Pour cette verrière consacrée à Cécile, Castella semble avoir rencontré des problèmes avec sa composition, puisqu’il propose pas moins de quatre projets (KF_913, KF_916, KF_1205, KF_1206). Il a vraisemblablement hésité sur la dominance des teintes (les tons chauds dominent sur deux dessins (KF_913 et KF_916) et les nuances froides prévalent sur deux autres (KF_1205 et KF_1206)), mais aussi sur le style de son dessin. Un carton présente des personnages plutôt hiératiques qui semblent inspirés par les verrières du Moyen Age (KF_1205), tandis que les trois autres (KF 913, KF_916 et KF_1206) sont plus représentatifs de la vraie personnalité de l’artiste, avec un dessin tout en rondeur et en fluidité. Nous savons par les sources que l’architecte Dumas n’était pas satisfait des cartons proposés par Castella, ses projets pour le vitrail de Cécile étant un parfait exemple de ces doutes. L’artiste a vraisemblablement présenté deux variantes (KF_1205 et KF_916) à l’architecte, qu’il a intitulées “projet A” et “projet B”, et a dû refaire un projet totalement différent pour le satisfaire (KF_1206). Pour ce carton définitif, il accorde une place encore plus importante à la décoration, travaille sur l’encadrement des scènes narratives et réadapte celles-ci.

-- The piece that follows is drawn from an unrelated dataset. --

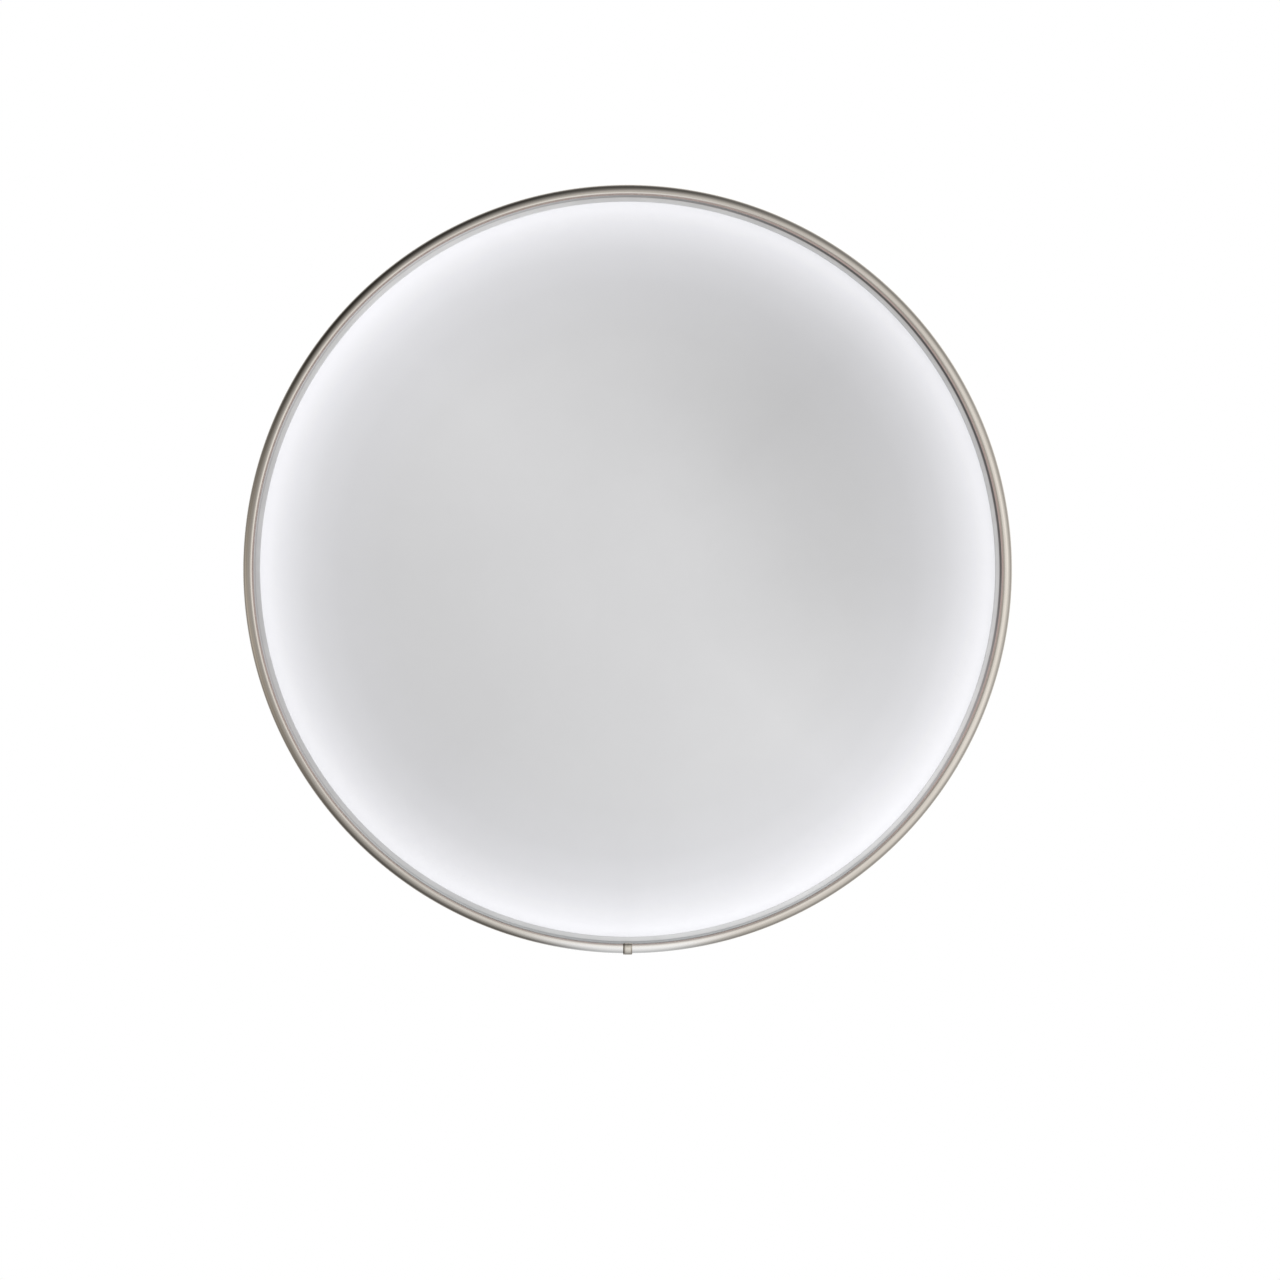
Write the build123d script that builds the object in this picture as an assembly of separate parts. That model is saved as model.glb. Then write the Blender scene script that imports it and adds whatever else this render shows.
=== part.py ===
"""Round lighted advertising sign: a lit opal face under convex glass, held to a steel can by a split hoop.

The origin is the centre of the can's flat back, on the wall. The front faces -Y, +X is to the viewer's
right and +Z is up. "Depth" below is the distance in front of the wall, so a point at depth d has y = -d.
All lengths are millimetres and all angles are degrees.
"""

from build123d import *
from math import cos, degrees, pi, radians, sin, tan
import os

# ---- Driving dimensions ---------------------------------------------------------------------------
sign_dia = 381.0                    # 15 inches across the hoop
hoop_r = sign_dia / 2
overall_depth = 76.0                # wall to the crown of the glass

# Can: a pressed back pan riveted inside a rolled band, which ends in the flange that the hoop grips
can_r = 180.0
can_sheet = 1.0
back_corner = 5.0
back_rim_r = can_r - can_sheet - 0.15
back_rim_front = 12.0
stiffener = (160.0, 170.0, 1.2)     # shallow ring pressed into the back: inner and outer radius, depth
band_back = 4.5
can_rivet_count = 8
can_rivet_depth = 8.3
can_rivet_r = 1.5
can_rivet_head = (2.8, 0.9)         # radius, height
can_rivet_upset = (2.2, 1.1)
can_rivet_seat = 0.04               # its flat head stands this far off the curved band
band_cut = 4.0                      # reach of the band's cutters to each side of its surface

# Stack that the hoop clamps, from back to front
flange_r = 188.5
flange_front = 53.3
panel_sheet = 2.5
panel_r = 188.0
gasket_lip = 1.2
glass_sheet = 3.0
glass_r = 187.0
panel_front = flange_front + panel_sheet
glass_back = panel_front + gasket_lip
glass_front = glass_back + glass_sheet
gasket_front = glass_front + gasket_lip
dome_r = 181.8                      # where the glass starts to rise from its flat rim

# Hoop: rolled strip with a bead at the front, steeper inside than out, and a return lip behind the flange
hoop_sheet = 0.8
bead_outer_r = 3.6
bead_inner_r = 1.55
bead_crest_r = hoop_r - bead_outer_r
bead_crest = 64.5
hoop_back = flange_front - can_sheet - hoop_sheet - 0.2
hoop_corner = 1.2
hoop_lip_r = 184.5
hoop_gap = 1.0                      # open joint at six o'clock
splice_length = 14.0
splice_sheet = 0.6
splice_back = 53.5
splice_front = 60.8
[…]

Lorsque Castella travaille à Semsales, il a déjà un certain bagage dans cet art si particulier qu’est le vitrail. Il a reçu sa première commande en 1904 pour les verrières de l’église d’Heitenried, avant de s’attaquer aux verrières de la chapelle de Bourguillon, qui l’occuperont entre 1912 et 1920 (il obtient d’ailleurs une médaille de bronze à l’exposition nationale de Berne en 1914 pour ces vitraux). Entre 1920 et 1922, il réalise le cycle verrier de l’église paroissiale de Plasselb. Inspiré durant ces premières années par les verrières de Mehoffer à la cathédrale de Fribourg, il fait preuve néanmoins d'une vraie personnalité artistique, qu’il affirmera à nouveau de manière éclatante dans ses verrières de l’église Saint-Pierre de Fribourg entre 1941 et 1945, mandat l’amenant à collaborer à nouveau avec Fernand Dumas et Severini (par exemple GSL_206 ; GSL_207).